[Written request] Using the material below, print the line that contains "make_impeller(rotor, make_rotor(rotor))", the line that contains "obj.matrix_parent_inverse = Matrix.Identity(4)", and every line in between, exactly and nothing else.

_ _ _ _

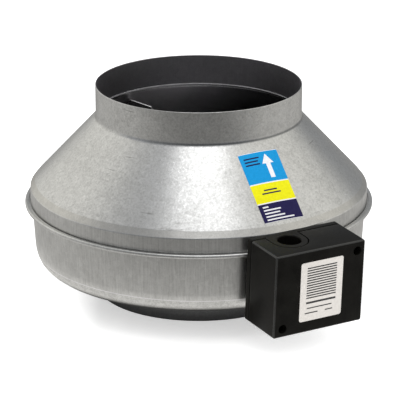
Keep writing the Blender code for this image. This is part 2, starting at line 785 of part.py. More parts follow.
def balance_clip():
    """A U clip pushed over the hub's rim, midway between two blades."""
    low, high = HUB_FOOT - GAP, HUB_FOOT + HUB_SHEET + GAP
    sheet, inner, outer = 0.0010, 0.1045, IMPELLER_RADIUS + GAP
    section = [
        (inner, low - sheet),
        (outer + sheet, low - sheet),
        (outer + sheet, high + sheet),
        (inner, high + sheet),
        (inner, high),
        (outer, high),
        (outer, low),
        (inner, low),
    ]
    clip = turned(prism(section, -0.0040, 0.0040), math.pi / 2, "X")
    return turned(clip, math.radians(18), "Z")


# ---------------------------------------------------------------- terminal box


def box_holes(box, name, places, radius, deep, shallow):
    """Round cutters into the terminal box, between two depths behind its front face."""
    return tool(name, posts(places, radius, -deep, -shallow), box)


def make_box_base(box):
    """Shallow tray with the conduit tongue and the posts that the cover's screws go into."""
    block = prism(box_outline(0), -BOX_DEPTH, -BASE_RIM)
    base = add("box_base", block, "black_plastic", box)
    floor = BOX_DEPTH - BOX_BACK
    cut(base, tool("base_cavity", prism(box_outline(BOX_WALL), -floor, -BASE_RIM + 0.002), box))
    top, under = BOX_HEIGHT, BOX_HEIGHT - BOX_BACK
    tongue = upright(prism(u_outline(TONGUE_RADIUS, BASE_RIM + 0.001), under, top))
    collar = upright(posts([CONDUIT_AT], 0.0140, top - 0.0120, under + 0.001, 24))
    screw_posts = posts([*COVER_SCREWS_AT, GROUND_SCREW_AT], 0.0050, -floor - 0.001, -BASE_RIM)
    fuse(
        base,
        tool("base_tongue", tongue, box),
        tool("base_collar", collar, box),
        tool("base_posts", screw_posts, box),
    )
    conduit = upright(posts([CONDUIT_AT], CONDUIT_RADIUS, top - 0.014, top + 0.001, 24))
    seam = [(0.1600, 0.0878), (SEAM_RADIUS + 0.0007, 0.0878)]
    seam += [(SEAM_RADIUS + 0.0007, 0.0932), (0.1600, 0.0932)]
    threads = [*COVER_SCREWS_AT, GROUND_SCREW_AT]
    cut(
        base,
        tool("base_conduit_hole", conduit, box),
        tool("base_seam_relief", revolved(seam, ROUND_HOUSING)),
        box_holes(box, "base_threads_holes", threads, 0.0023, BOX_DEPTH - 0.001, BASE_RIM - 0.001),
        box_holes(box, "base_screw_holes", BOX_SCREWS_AT, 0.0023, BOX_DEPTH + 0.001, BASE_RIM),
        box_holes(box, "base_lead_opening", [LEAD_AT], 0.0040, BOX_DEPTH + 0.001, BASE_RIM),
    )


def make_box_cover(cover):
    """Deep cover with screw wells in two opposite corners and a notch round the conduit tongue."""
    shape = bmesh.new()
    full = box_outline(0)
    add_prism(shape, ((full, -COVER_DEPTH), (full, -COVER_EDGE), (box_outline(COVER_EDGE), 0)))
    obj = add("box_cover", shape, "black_plastic", cover)
    inside = prism(box_outline(BOX_WALL), -COVER_DEPTH - 0.001, -BOX_WALL)
    cut(obj, tool("cover_cavity", inside, cover))
    wells = posts(COVER_SCREWS_AT, WELL_RADIUS, -COVER_DEPTH, -BOX_WALL + 0.001, ROUND_SMALL)
    fuse(obj, tool("cover_wells", wells, cover))
    notch = u_outline(TONGUE_RADIUS + NOTCH_GAP, COVER_DEPTH + 0.002)
    notch = upright(prism(notch, BOX_HEIGHT - BOX_WALL - 0.001, BOX_HEIGHT + 0.001))
    cut(
        obj,
        box_holes(cover, "cover_recesses", COVER_SCREWS_AT, RECESS_RADIUS, RECESS_DEPTH, -0.001),
        box_holes(cover, "cover_clearance", COVER_SCREWS_AT, 0.0024, 0.0440, RECESS_DEPTH - 0.001),
        tool("cover_notch", notch, cover),
    )


def make_cover_trim(cover):
    """Gasket, screws and label, which come away with the cover."""
    low, high = BASE_RIM - GAP, COVER_DEPTH + GAP
    gasket = add("cover_gasket", prism(box_outline(0.0006), -low, -high), "rubber", cover)
    hollow = prism(box_outline(BOX_WALL), -low - 0.001, -high + 0.001)
    opening = u_outline(TONGUE_RADIUS + NOTCH_GAP, 0.0460)
    opening = upright(prism(opening, BOX_HEIGHT - 0.004, BOX_HEIGHT + 0.001))
    cut(gasket, tool("gasket_hollow", hollow, cover), tool("gasket_opening", opening, cover))
    screw = mesh_of("cover_screw", screw_shape(0.0037, 0.0024, 0.0020, 0.0135), "zinc")
    for k, (x, y) in enumerate(COVER_SCREWS_AT, 1):
        place(f"cover_screw_{k}", screw, cover, (x, y, -RECESS_DEPTH + GAP))
    label = prism(rectangle(LABEL_LOW, LABEL_HIGH, 0.0025), 0.0001, 0.0003)
    add("box_label", label, "label_paper", cover)


def drum_depth(x):
    """How far the drum lies behind the box's front face, at a place to the side."""
    radius = drum_radius(0.067)
    return DRUM_DEPTH + radius - math.sqrt(radius**2 - x**2)


def make_box_mounting(box):
    """Foam pad and screws between the box and the drum, and the grommet round the motor lead."""
    half = PAD_SIZE[0] / 2
    steps = [half * (k / 4 - 1) for k in range(9)]
    outline = [(x, drum_depth(x) - GAP) for x in steps]
    outline += [(half, BOX_DEPTH + GAP), (-half, BOX_DEPTH + GAP)]
    middle = LEAD_AT[1]
    low, high = middle - PAD_SIZE[1] / 2, middle + PAD_SIZE[1] / 2
    pad = add("box_pad", upright(prism(outline, low, high)), "foam", box)
    cut(
        pad,
        box_holes(box, "pad_lead_hole", [LEAD_AT], 0.0096, 0.0640, BOX_DEPTH - 0.002),
        box_holes(box, "pad_screw_holes", BOX_SCREWS_AT, 0.0024, 0.0640, BOX_DEPTH - 0.002),
    )
    screw = mesh_of("box_screw", screw_shape(0.0038, 0.0022, 0.0019, 0.0150), "zinc")
    for k, (x, y) in enumerate(BOX_SCREWS_AT, 1):
        place(f"box_screw_{k}", screw, box, (x, y, -BOX_DEPTH + BOX_BACK + GAP))
    bore, neck, flange = LEAD_RADIUS + 0.0004, 0.0064, 0.0090
    outer, inner = drum_depth(0) - GAP, drum_depth(0) + SHEET + 0.0009
    grommet = [(bore, 0.0018 - outer), (flange, 0.0018 - outer), (flange, -outer), (neck, -outer)]
    grommet += [(neck, -inner), (flange, -inner), (flange, -inner - 0.0016), (bore, -inner - 0.0016)]
    add("cable_grommet", revolved(grommet, ROUND_SMALL), "rubber", box, (*LEAD_AT, 0))


def make_motor_lead(box):
    """The cable from the terminal box, up inside the drum and in above the impeller to the stator."""
    x, y = LEAD_AT
    start = box.matrix_world @ Vector((x, y, -0.0400))
    inside = box.matrix_world @ Vector((x, y, -0.0640))
    run = 0.1245
    corners = [
        start,
        inside,
        Vector((0, -0.1500, 0.1060)),
        Vector((0, -0.1300, run)),
        Vector((0, -LEAD_HOLE, run)),
        Vector((0, -LEAD_HOLE, 0.1135)),
    ]
    path = [corners[0]]
    for before, at, after in zip(corners, corners[1:], corners[2:]):
        path += round_corner(before, at, after, 0.0055, 3)
    path.append(corners[-1])
    add("motor_lead", tube(path, LEAD_RADIUS, ROUND_TINY), "rubber")


def make_box_contents(box):
    """Terminal block, run capacitor with its clip, and the screws of the terminals and the ground."""
    low, high = (0.0090, 0.0460), (0.0370, 0.0600)
    block = prism(rectangle(low, high), -0.0467, -0.0330)
    block = add("terminal_block", block, "white_plastic", box)
    spots = [(0.0140 + 0.0090 * k, 0.0530) for k in range(3)]
    cut(
        block,
        box_holes(box, "block_pockets", spots, 0.0032, 0.0380, 0.0320),
        box_holes(box, "block_threads", spots, 0.0018, 0.0445, 0.0370),
    )
    screw = mesh_of("terminal_screw", screw_shape(0.0027, 0.0016, 0.0014, 0.0055), "brass")
    for k, (x, y) in enumerate(spots, 1):
        place(f"terminal_screw_{k}", screw, box, (x, y, -0.0377))
    ground = mesh_of("ground_screw", screw_shape(0.0040, 0.0022, 0.0020, 0.0050), "brass")
    place("ground_screw", ground, box, (*GROUND_SCREW_AT, -BASE_RIM + GAP))
    radius, depth, height, ends = 0.0130, 0.0315, 0.0180, (-0.0260, 0.0380)
    tip = 0.0015
    can = [(0, ends[0]), (radius - tip, ends[0]), (radius, ends[0] + tip)]
    can += [(radius, ends[1] - tip), (radius - tip, ends[1]), (0, ends[1])]
    can = turned(revolved(can, ROUND_BEARING), math.pi / 2, "Y")
    add("capacitor", can, "grey_plastic", box, (0, height, -depth))
    clip = split_ring(radius + GAP, radius + 0.0014, math.radians(60), -0.0040, 0.0060, 20)
    clip = turned(clip, math.pi / 2, "Y")
    add("capacitor_clip", clip, "zinc", box, (0, height, -depth))


def main():
    clear_scene()
    rotor = frame_empty("impeller_axis")
    box = frame_empty("terminal_box_frame", BOX_ORIGIN, (math.pi / 2 + BOX_LEAN, 0, 0))
    cover = frame_empty("terminal_cover_frame", parent=box)
    bpy.context.view_layer.update()
    rivet_holes = posts([p.xy for p in rivet_places()], 0.0019, FLOOR - 0.002, FLOOR + 0.004)
    rivet_holes = tool("rivet_holes", rivet_holes)
    drum_holes = [
        box_holes(box, "drum_lead_hole", [LEAD_AT], 0.0070, 0.0640, 0.0530),
        box_holes(box, "drum_screw_holes", BOX_SCREWS_AT, 0.0023, 0.0640, 0.0530),
    ]
    make_outlet_shell()
    make_inlet_shell([rivet_holes, *drum_holes])
    make_nozzle([rivet_holes])
    make_rivets()
    make_sticker()
    make_support()
    make_stator_base()
    make_stator()
    make_bearings(rotor)
    make_impeller(rotor, make_rotor(rotor))
    make_box_base(box)
    make_box_mounting(box)
    make_motor_lead(box)
    make_box_contents(box)
    make_box_cover(cover)
    make_cover_trim(cover)


main()
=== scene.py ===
import json
import math

import bmesh
import bpy
from mathutils import Matrix, Vector


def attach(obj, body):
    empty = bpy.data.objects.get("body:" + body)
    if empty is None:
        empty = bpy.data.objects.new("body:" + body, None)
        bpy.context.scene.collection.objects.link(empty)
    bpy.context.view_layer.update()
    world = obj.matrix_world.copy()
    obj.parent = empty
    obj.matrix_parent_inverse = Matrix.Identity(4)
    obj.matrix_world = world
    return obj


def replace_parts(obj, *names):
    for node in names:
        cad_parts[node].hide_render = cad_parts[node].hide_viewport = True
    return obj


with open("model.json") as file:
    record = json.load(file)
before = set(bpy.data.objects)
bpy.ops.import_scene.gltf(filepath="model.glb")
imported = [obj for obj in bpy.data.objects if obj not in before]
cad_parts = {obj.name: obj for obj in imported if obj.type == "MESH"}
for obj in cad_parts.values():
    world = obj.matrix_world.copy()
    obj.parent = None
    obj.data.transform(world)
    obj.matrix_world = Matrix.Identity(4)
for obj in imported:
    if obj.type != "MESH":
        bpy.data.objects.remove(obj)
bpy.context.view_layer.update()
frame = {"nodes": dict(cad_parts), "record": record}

# The looks of an inline duct fan: spun galvanised shells, a black moulded terminal box, printed stickers.
# Metres, +Z up the duct axis, the terminal box towards -Y. Azimuth 0 is -Y and 90 is +X.

RECORD = frame["record"]
BODY_OF = {node: body for body, nodes in RECORD["behaviour"]["bodies"].items() for node in nodes}
SLOT_OF = {part["node"]: part["material_slot"] for part in RECORD["subparts"]}

# Rounding
ROUND_LARGE, ROUND_MEDIUM, ROUND_SMALL, ROUND_HOLE = 216, 96, 40, 48  # sides of turned pieces and of holes
STRAIGHT_TURN = math.radians(1.5)  # a corner that turns less than this stays as it is
CURVE_TURNS = math.radians(8), math.radians(35)  # a corner that turns this much belongs to a curve
ARC_STEP = 14  # degrees of turn to each step of an arc
LONGEST_ARC = 0.49  # how far an arc may reach along an edge, as a share of the edge
ARC_MARGIN = 0.0002
SHARP_ANGLE = math.radians(38)  # faces that meet at more than this keep a crisp edge
FINE_BEND, SMALL_BEND = 0.0002, 0.0004
THIN_EDGE, THICK_EDGE, CAST_EDGE, CAN_EDGE = 0.00015, 0.0005, 0.0003, 0.0012
SAME = 1e-5  # coordinates closer than this are the same

# Sheet metal
SHEET = 0.0010
BEND = 0.0007  # inside radius of a bend
TURNED = (  # node, sides, inside radius of its bends, and how much larger they are outside
    ("inlet_nozzle", ROUND_LARGE, 0.003, SHEET),
    ("impeller_hub", ROUND_MEDIUM, BEND, SHEET),
    ("impeller_shroud", ROUND_LARGE, BEND, SHEET),
    ("rotor_cup", ROUND_MEDIUM, 0.0006, 0.0012),
    *[(name, ROUND_MEDIUM, FINE_BEND, FINE_BEND)
      for name in ("shaft", "wave_washer", "lower_inner_race", "lower_outer_race", "upper_inner_race",
                   "upper_outer_race")],
)
CREASE_SPAN, CREASE_RADIUS = (0.108, 0.114), 0.15  # the crease under the cone lies between and outside these
CREASE_LIFT = 0.0006
CONE_SPAN = 0.03  # the cone's side is longer than this across and up
COLLAR_FOOT = 0.1765  # height of the corner between the outlet collar and the cone
ZONE_MARGIN = 0.0002
COLLAR_STEP = 0.0018  # the collar's outside lies less than this inside the cone's top end
FOOT_RADIUS = 0.1010  # the inlet collar lies inside this
SHOULDER_LINE = (0.0433, 0.0441)  # heights of the painted highlight line between the drum's wall and its shoulder
INNER_LINE = (0.0024, 0.0036)  # heights over the collar's foot of the rolled line inside it, painted bright as a highlight
CREASE_SHADE_REACH, CREASE_SHADE_FRONT = (0.0004, 0.0016), (-0.085, -0.045)  # painted shade in the collar's crease: its reach from the collar's bend, and along Y
PAINTED_LIGHT_FADE, PAINTED_SHADE_FADE = (-0.02, 0.05), (0.04, 0.10)  # painted light and painted shade, each along X, inside the cone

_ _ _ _

[Written answer]
    make_impeller(rotor, make_rotor(rotor))
    make_box_base(box)
    make_box_mounting(box)
    make_motor_lead(box)
    make_box_contents(box)
    make_box_cover(cover)
    make_cover_trim(cover)


main()
=== scene.py ===
import json
import math

import bmesh
import bpy
from mathutils import Matrix, Vector


def attach(obj, body):
    empty = bpy.data.objects.get("body:" + body)
    if empty is None:
        empty = bpy.data.objects.new("body:" + body, None)
        bpy.context.scene.collection.objects.link(empty)
    bpy.context.view_layer.update()
    world = obj.matrix_world.copy()
    obj.parent = empty
    obj.matrix_parent_inverse = Matrix.Identity(4)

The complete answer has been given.